S-T: You were making note of the crowds you have here today. It seemed remarkably busy. Do you think the attraction is shifting to more local people than it was?
Well, it might, and I think it’s true to say that when times get a little tough, people tend not to look at the vacation in the Caribbean and they may tend to look a little closer to home. Our marketing consultant called it “staycations.” It’s cute, but it does accurately describe the fact that people within a maybe 50- to 75-mile limit will look towards local attractions and take advantage of those as opposed to going elsewhere. So I think you’re going to see, from a tactical point of view, a marketing strategy that looks possibly more regional. However, I think it’s important that this museum recognizes its role in the community and recognizes that it’s got a message which is local, regional, national and international.
I can tell you we’re getting a lot of support for this from the mayor’s office and from the national park and a from group of execs that meets informally to discuss these matters. We are looking at strategies where we can project both within the region and also externally.
S-T: Now assuming you have all these programs and all these elements to pay for and maintain, can we foresee any less visible cutbacks for ’09 and ’10? What happens first if something has to happen?
I can tell you that as we’re taking our first pass at the 2009 budget, we’re investing in staff. We are making the logical assumption that we have assets here and we want to try to leverage staff and give staff the best possible platform to exert themselves.
Were looking at productivity, Aligning productivity. We’re looking at capacity issues. We’re looking at, well, what can we cut back? What areas aren’t absolutely necessary? But what we’re finding is quite interesting. I can tell you there’s a yearning on the part of my colleagues to show demonstrable improvement in the organization in ’09, and you will see it as early as January and February when we hang the right whale.

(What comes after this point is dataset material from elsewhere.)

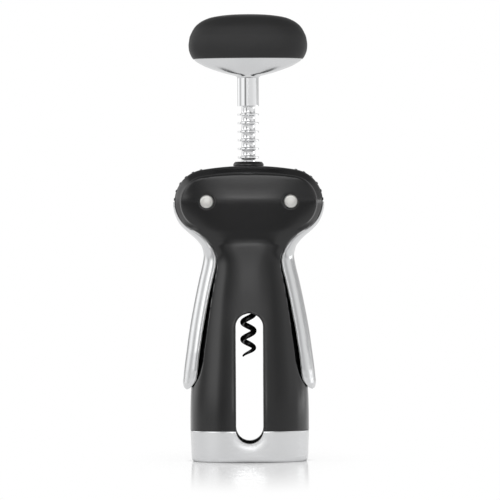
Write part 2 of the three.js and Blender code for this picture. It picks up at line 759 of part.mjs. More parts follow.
function makeKnob() {
  const grip = lofted(knobSections(gripShares, knobHalfWidth, knobHalfDepth, knobSeam, gripHeight, false));
  const insideShares = gripShares.filter((_, i) => i % 2 === 0);
  const room = lofted(knobSections(insideShares, knobHalfWidth - gripWall, knobHalfDepth - gripWall,
    knobSeam - coreFloor, gripHeight - gripWall + coreFloor, false));
  addPart("knob_grip", grip.subtract(room), "softGrip");
  const inset = gripWall + fixedGap;
  const core = lofted(knobSections(insideShares, knobHalfWidth - inset, knobHalfDepth - inset,
    knobSeam, gripHeight - gripWall - fixedGap * 2, false));
  const screwSeat = knobSeam + coreFloor;
  const well = rod(screwHeadRadius + fixedGap, screwSeat, knobTop);
  const coreBore = rod(screwRadius + fixedGap, knobSeam - overrun, screwSeat + overrun, smallSegments);
  addPart("knob_core", less(core, [well, coreBore]), "blackShell");
  const rimHalfWidth = knobHalfWidth * gripShares[0][0] - fixedGap;
  const rimHalfDepth = knobHalfDepth * gripShares[0][0] ** gripFullness - fixedGap;
  const flare = lofted(knobSections(flareShares, rimHalfWidth, rimHalfDepth, stemTop, flareHeight, true));
  const socket = rod(ringRootRadius + fixedGap, stemTop - overrun, stemTop + flareSocketDepth + fixedGap);
  const flareBore = rod(screwRadius + fixedGap, stemTop, knobSeam + overrun, smallSegments);
  addPart("knob_flare", less(flare, [socket, flareBore]), "satinZinc");
  const screwEnd = stemTop + flareSocketDepth - screwLength + fixedGap;
  addPart("knob_screw", turned([[0, screwEnd], [screwRadius, screwEnd], [screwRadius, screwSeat],
    [screwHeadRadius, screwSeat], [screwHeadRadius, screwSeat + screwHeadHeight],
    [0, screwSeat + screwHeadHeight]], smallSegments), "brightSteel");
}

// Foil cutter

function baseSections(inset, bottom, top) {
  return [[baseHalfWidth - baseTaper - inset, baseHalfDepth - baseTaper - inset, baseSquareness, bottom],
    [baseHalfWidth - inset, baseHalfDepth - inset, baseSquareness, top]];
}

// Shares of the base's corner: how far the foot is drawn in, and its height
const footShares = [[0.7, 0], [0.2, 0.3], [0, 1]];

function makeCutterShell() {
  const foot = footShares.map(([inset, up]) => {
    const drawn = baseTaper + baseCorner * inset;
    return [baseHalfWidth - drawn, baseHalfDepth - drawn, baseSquareness, baseCorner * up];
  });
  const outer = lofted(foot.concat([baseSections(0, 0, baseHeight)[1]]));
  const inner = lofted(baseSections(baseWall, baseFloor, baseHeight + overrun));
  const bore = rod(bottleBore + fixedGap, -overrun, baseHeight);
  addPart("foil_cutter_shell", less(outer, [inner, bore, windowCut]), "satinZinc");
}

function wheelPlaces() {
  const away = baseHalfDepth * wheelDepthShare;
  const aside = Math.sqrt((wheelReach + wheelRadius) ** 2 - away ** 2);
  return [[-1, -1], [1, -1], [1, 1], [-1, 1]].map(([x, y]) => [x * aside, y * away]);
}

function makeCutterBody() {
  const inset = baseWall + fixedGap;
  const top = baseHeight - fixedGap;
  const floor = baseFloor + fixedGap;
  const block = lofted(baseSections(inset, floor, top));
  const spigot = rod(bottleBore + spigotWall, top - overrun, top + spigotHeight);
  const bore = rod(bottleBore, -overrun, top + spigotHeight + overrun);
  const pocketHalf = wheelHalfThickness + runningGap;
  const axlePocketHalf = axleHalfLength + fixedGap;
  const pockets = wheelPlaces().flatMap(([x, y]) => [
    rodAt(wheelRadius + runningGap, wheelHeight - pocketHalf, wheelHeight + pocketHalf, x, y),
    rodAt(axleRadius + fixedGap, wheelHeight - axlePocketHalf, wheelHeight + axlePocketHalf, x, y,
      tinySegments),
  ]);
  addPart("foil_cutter_body", less(block.add(spigot), [bore, windowCut, ...pockets]), "blackShell");
}

function makeCutterWheels() {
  wheelPlaces().forEach(([x, y], i) => {
    const bore = axleRadius + runningGap;
    const low = wheelHeight - wheelHalfThickness;
    const high = wheelHeight + wheelHalfThickness;
    const shoulder = wheelRadius * wheelHubShare;
    const wheel = turnedShape([[bore, low], [shoulder, low], [wheelRadius, wheelHeight],
      [shoulder, high], [bore, high], [bore, low]], smallSegments).translate(x, y, 0);
    addPart(`cutter_wheel_${i + 1}`, solidOf(wheel), "brightSteel");
    const axle = rodAt(axleRadius, wheelHeight - axleHalfLength, wheelHeight + axleHalfLength, x, y,
      tinySegments);
    addPart(`wheel_axle_${i + 1}`, axle, "brightSteel");
  });
}

makeHousings();
makeBottleGuide();
makeCollar();
for (const [label, side] of [["left", -1], ["right", 1]]) {
  makeGear(`${label}_gear`, side);
  makeLever(`${label}_lever`, side);
  makePivot(label, side);
}
makeRackRod();
makeWorm();
makeKnob();
makeCutterShell();
makeCutterBody();
makeCutterWheels();

export default corkscrew;
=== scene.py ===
"""Winged corkscrew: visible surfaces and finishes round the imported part, worked out in millimetres."""

import math

import bmesh
import bpy
import numpy as np
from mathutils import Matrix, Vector


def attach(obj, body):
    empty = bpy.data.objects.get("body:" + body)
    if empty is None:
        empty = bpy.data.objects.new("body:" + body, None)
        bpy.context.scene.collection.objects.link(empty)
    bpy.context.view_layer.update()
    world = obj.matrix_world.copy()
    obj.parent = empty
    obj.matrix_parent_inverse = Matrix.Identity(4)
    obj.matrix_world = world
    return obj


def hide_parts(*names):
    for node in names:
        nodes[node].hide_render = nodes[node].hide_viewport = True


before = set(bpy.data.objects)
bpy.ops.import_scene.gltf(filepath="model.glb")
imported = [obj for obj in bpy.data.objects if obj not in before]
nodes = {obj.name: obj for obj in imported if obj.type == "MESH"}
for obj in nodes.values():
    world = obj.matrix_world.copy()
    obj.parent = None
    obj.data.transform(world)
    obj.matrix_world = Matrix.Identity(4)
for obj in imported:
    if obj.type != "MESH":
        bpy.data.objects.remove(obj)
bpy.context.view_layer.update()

MM = 0.001

# All widths and depths are measured from the middle plane, and all radii from their axis. The profile of a
# turned piece is a list of [radius, height].

# Body
BASE_WIDTH = 26.95
BASE_DEPTH = 22.5
BASE_HEIGHT = 14.1
BASE_TAPER = 0.6
BASE_SQUARENESS = 2.6
BASE_INSIDE = 1.2
BASE_CREASE = 40
NOTCH_TOP = 20
NOTCH_REACH = 26
DISH_DEPTH = 0.25
DISH_WIDTH = 2.4
DISH_FROM = 1.0
GUIDE_BORE = 16.05
HEAD_TOP = 133.7
PIVOT_X = 18.93
PIVOT_Z = 117.5
HEAD_RADIUS = 14.65
LEVER_GAP = 0.12
SLOT = 6.4
WINDOW_HALF = 6.25
WINDOW_LOW = 8.2
WINDOW_HIGH = 67.0
ROW_TILT = 0.15
ARCH_MEETS = 122.0
PARTING = 0.06
TRUNK_LEDGE = 1.0
HEAD_LEDGE = 4.0
RIM_THICKNESS = 3.0
FLANK_FROM = 33.5
FLANK_FADE = 2.5
SLOT_FROM = 11
SHELL_CREASE = 38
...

That project is not only going to be the largest visible exhibition that we’re going to hang this year (and probably for the next couple just based on its sheer size, 49 feet long). But it’s going to be hung in the Jacobs Gallery. We’re going to mount a whole series of events around it to promote it and promote its unveiling, and we’re going to do this in the quiet winter months, which is typically a quiet time for us, so we can build some excitement and bring some interest and bring some tourists downtown.

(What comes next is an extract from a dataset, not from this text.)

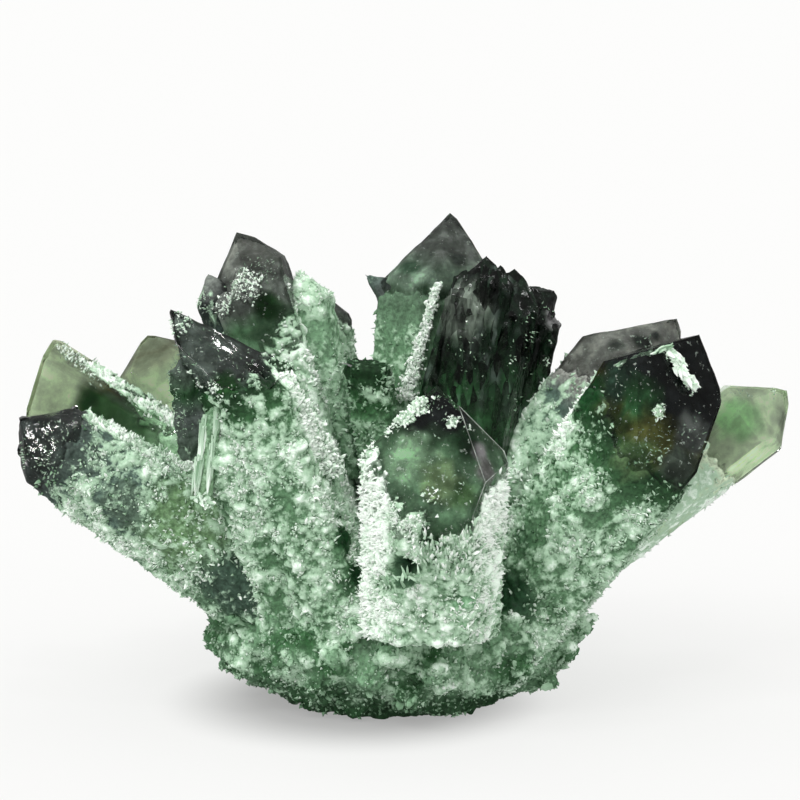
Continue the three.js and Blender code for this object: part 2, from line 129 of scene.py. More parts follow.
# How each crystal looks. stops: the colour at distances below its tip, in millimetres. clear: how far down the tip is
# clear. snow: where that differs round the crystal, as azimuth and distance. side and tipInset: how deep the phantom
# stands under the clear faces. ripple: unevenness of those faces. voxel: fineness of its skin. fade: over what
# distance the druse thickens. knobs: height of its lumps. druse: how thick its needles stand. white: how far it is
# frosted over. crests: azimuth, half width and strength of its thick rows, and from where to where below the tip.
# rim and its side: thickness of the pale lines on the tip's edges, which are a painted highlight, and between which
# azimuths. bevel: how worn the edges are.
plainLook = dict(side=0.5, tipInset=0.5, crests=[])
looks = {
    "front": dict(stops=[(4.0, charcoal), (5.6, midGreen), (9, softGreen), (12, softGreen), (15, midGreen)],
        clear=15.5, side=0.6, glass="clear", ripple=0.05, rim=0.07, rimSide=(5, 130), snow=[(-180, 8), (-78, 8.5),
        (-52, 10), (-25, 13.4), (5, 15.2), (28, 14), (48, 11.5), (75, 10), (180, 8)], voxel=0.25, fade=1.5, druse=1.0,
        white=0.7, crests=[(-66, 26, 1.0, 6, 19), (-72, 24, 0.55, 19, 70), (66, 26, 1.0, 8, 18),
        (58, 20, 0.8, 19, 25), (70, 16, 0.4, 0, 70), (180, 40, 0.6, 0, 70)]),
    "left": dict(stops=[(0, smoke), (2.5, slateGrey), (7, slateGrey), (9.5, smoke), (11.5, darkGreen), (15, deepGreen),
        (20, midGreen)], clear=10.5, side=0.4, tipInset=0.4, glass="smoky", ripple=0.26, voxel=0.25, fade=4, druse=1.0,
        white=0.62, crests=[(62, 10, 1.0, 9, 26)]),
    "lowLeft": dict(stops=[(0, smoke), (4, (0.04, 0.05, 0.046)), (8, smoke), (11, slate), (20, slate),
        (27, softGreen), (40, midGreen)], clear=8, side=0.4, glass="smoky", ripple=0.16, bevel=0.5, voxel=0.26, fade=5,
        druse=0.9, white=0.56, crests=[(95, 18, 0.45, 0, 70)]),
    "paleLeft": dict(stops=[(13, paleOlive), (16, olive), (19, darkGreen), (27, deepGreen), (60, midGreen)], clear=15,
        tipInset=0.4, glass="olive", ripple=0.05, snow=[(-180, 15), (-40, 22), (20, 27), (55, 20), (78, 13), (120, 13),
        (180, 15)], fade=4, druse=0.7, white=0.6, crests=[(82, 14, 0.35, 12, 70)]),
    "paleBackLeft": dict(stops=[(0, paleOlive), (3, (0.3, 0.33, 0.22)), (5.5, paleOlive), (8, palest), (12, palest),
        (15, softGreen), (60, midGreen)], clear=12, tipInset=0.4, glass="olive", ripple=0.05, knobs=0.5, druse=0.5,
        white=0.46),
    "tallLeft": dict(stops=[(0, paleAsh), (7, ash), (9.5, ash), (12, midGreen), (16, softGreen)], clear=11,
        glass="grey", ripple=0.12, snow=[(-180, 16), (-60, 16), (20, 14), (50, 10), (120, 9), (180, 16)], druse=0.5,
        white=0.78),
    "behindLeft": dict(stops=[(0, paleAsh), (3, ash), (6, softGreen)], clear=4, glass="grey", ripple=0.05, druse=0.4,
        white=0.66),
    "tallMiddle": dict(stops=[(5.5, ash), (8.4, (0.48, 0.66, 0.5)), (10.4, (0.44, 0.62, 0.46)),
        (11.4, (0.14, 0.25, 0.15)), (22, midGreen), (60, softGreen)], clear=11, side=0.6, glass="grey", ripple=0.12,
        knobs=0.35, fade=8, druse=0.08, white=0.27),
    "right": dict(stops=[(9, charcoal), (11.5, olive), (15, darkGreen), (19, deepGreen), (26, midGreen)], clear=14,
        tipInset=0.4, glass="smoky", ripple=0.12, snow=[(-180, 15), (-80, 12), (-40, 14), (0, 15.5), (40, 16.5),
        (100, 15), (180, 15)], voxel=0.26, fade=8, druse=0.7, white=0.45, crests=[(-78, 15, 0.6, 0, 70)]),
    "backRight": dict(stops=[(15, paleAsh), (18, slate), (26, softGreen)], clear=14, tipInset=0.4, glass="grey",
        ripple=0.1, knobs=0.5, fade=5, druse=0.4, white=0.6),
    "farRight": dict(stops=[(13, palest), (22, paleGreen), (60, softGreen)], clear=13, side=0.6, glass="green",
        ripple=0.08, knobs=0.2, fade=5, druse=0.12, white=0.8),
    "middleStub": dict(stops=[(0, deepGreen), (2, darkGreen), (6, darkGreen), (9, deepGreen), (12, midGreen)],
        clear=2.5, fade=6, side=0.4, glass="green", ripple=0.05, druse=0.4, white=0.3),
    "backUpper": dict(stops=[(6, charcoal), (9, darkGreen), (14, deepGreen), (20, midGreen)], clear=9, glass="smoky",
        ripple=0.12, druse=1.0, white=0.5, crests=[(90, 18, 0.8, 0, 70), (-90, 18, 0.8, 0, 70)]),
    "backLower": dict(stops=[(6, paleOlive), (11, deepGreen), (18, midGreen)], clear=9, glass="olive", ripple=0.08,
        druse=0.9, white=0.42, crests=[(150, 18, 0.7, 0, 70)]),
    "backLeft": dict(stops=[(5, ash), (9, deepGreen), (16, midGreen), (60, softGreen)], clear=8, glass="grey",
        ripple=0.08, druse=1.0, white=0.48, crests=[(120, 18, 0.8, 0, 70)]),
    "backRightLow": dict(stops=[(0, ash), (6, slate), (10, deepGreen), (17, midGreen)], clear=9, glass="green",
        ripple=0.08, druse=0.9, white=0.46, crests=[(-120, 18, 0.8, 0, 70)]),
}
looks = {name: {**plainLook, **look} for name, look in looks.items()}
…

So that’s just an example of a very large capital intensive project which is going ahead. We don’t intend to slow down. There are elements here that we can push forward which are either revenue neutral, or we just simply build it in as a core and important objective so that folks in New Bedford see no visible sign of contraction at the organization. I think there is capacity in the organization. I know there is willingness among staff, and we’re going to work through this problem. We’re going to work through a contraction and we’re going to look at this in a very positive manner.
S-T: In the publicity surrounding your appointment, you were labeled a master fundraiser down there in Newport. In light of the museum’s national and international role, this museum has only in recent years started reaching out far afield for some serious contributions, the Jacobs Gallery being the biggest and most visible one. Is this going to be part of your fundraising strategy? What do you see there?
I think so. Newport is different from New Bedford in a variety of ways, perhaps culturally. Certainly in Newport there was a focus towards New York. And here there tends to be a focus more towards Boston. But I think the general thrust is correct. I think we have to recognize that and as we do look at our support base here, it starts growing somewhere over the Tiverton-Westport line and it tends to balloon up, and then it trails off somewhere along the Cape.
Well, that needs to change. The story here, I can tell you, is one that is more than just regional. It’s national, and it’s a story that’s more than national. It’s actually international. But I don’t think we necessarily have the capacity to exploit that at the present time. Certainly I will be looking towards strategies to engage national funders. What we have here is substantive. What we have here is critical. What we have here is a good story.
This is going to allow all boats to rise here, Steve. I think this is a rather interesting point. We need to look at this organization from the point of view of helping leverage other nonprofits in this area. We can apply for funds. We can go to constituents. We can go to groups. We can go to backers and tell a story on a broader, more national reach that other nonprofits probably can’t do. …
Yes, a large part of my focus in Newport was in raising funds and raising awareness. I often find raising funds is only as good as the product you sell, and I think you’ve got an excellent product here and we’re going to sell her aggressively.
S-T: Based on the foundation you have now, it’s a lot bigger organization and a lot more varied and farther-reaching than it was 10, 20 years ago. There is more on the plate to attract people from different angles. I mentioned to Mike (Dyer), the librarian, the idea that he might want to approach the UMass Dartmouth Charlton School of Business for some kind of grant or partnership in curating the bank records.
I think that’s a very interesting story that speaks very specifically to New Bedford’s important role in commerce very early on. I view it almost like what they are, primary research documents, and there’s food there for many a student, many a Ph.D. candidate, to go delving into, and that is one rather important element here that we would like to see promoted, and that is the use of the Kendall Institute. I mentioned this earlier when I said we’re still trying to digest this. Let’s get more scholars here, perhaps locally with UMass and perhaps more further afield.
But let’s start using the primary resources from the point of view of research, which of course in turn allows both the museum and New Bedford to be projected to national audiences as these studies or these publications come on line.
S-T: Is there anywhere I haven’t gone?
Well, we discussed community participation.
I would just like to reinforce that I would view that as a very expansive term and not just to look necessarily at communities who had a relationship with whaling in the 18th and 19th centuries, but to look at New Bedford today. Look at new communities in the city today, and make sure that how we present and promote and create an experience is relevant for all groups.